Wave power absorption by floating plates with application to piezoelectric or other bending-based absorption
Michael H. Meylan, Vivien J. Challis, Ngamta Thamwattana, Zachary J. Wegert, Ben Wilks
Abstract
• The solution for a floating plate absorbing energy by flexure is calculated. • The solution in the frequecy and time domain are found using a modal expansion and Green’s function. • The solution is calculated for a range of boundary conditions and for multiple plates. • A general form of the energy absorption is calculated. • Results show that multiple plates absorb more energy on average but it is frequency dependent. The wave scattering, motion, and energy absorption for a floating elastic plate that has an imaginary part to the bending rigidity in the frequency domain is found using an expansion in modes and a Green’s function.

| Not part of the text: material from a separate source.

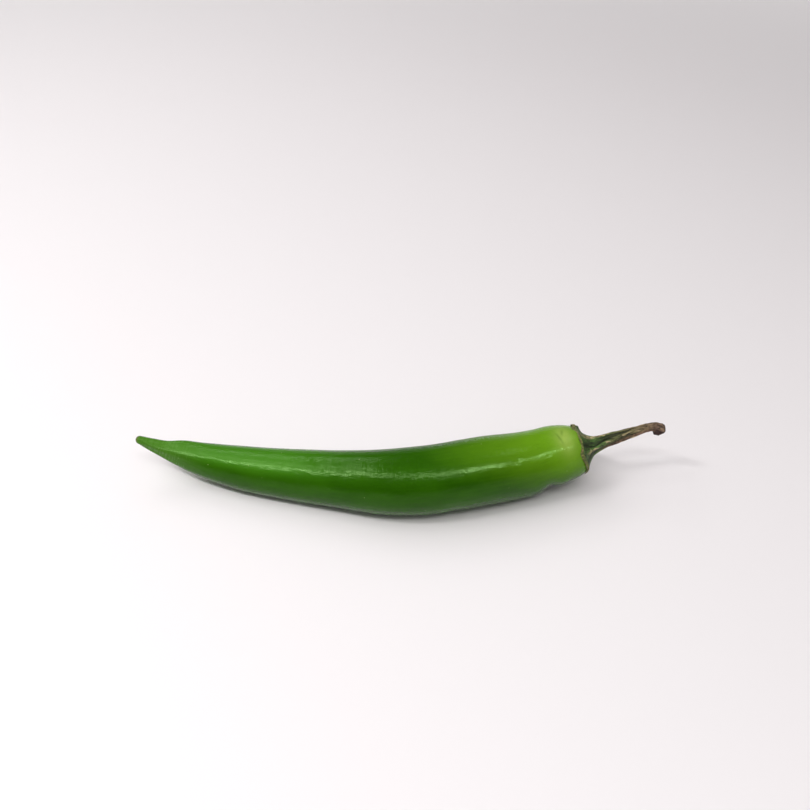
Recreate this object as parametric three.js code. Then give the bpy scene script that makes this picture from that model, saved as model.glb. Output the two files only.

This imaginary part appears when energy is extracted from bending and arises in particular when the piezoelectric effect is used to absorb wave energy. However, it can also appear in other flexible wave-energy converters. The solution for a single plate is extended to multiple plates and various boundary conditions are investigated. A general energy identity is found showing that the energy absorption must be proportional to an integral over the plate of the imaginary part of the bending stiffness multiplied by the second derivative of the displacement squared. Various results investigating the absorption of energy are given, and simulations are presented in the time domain.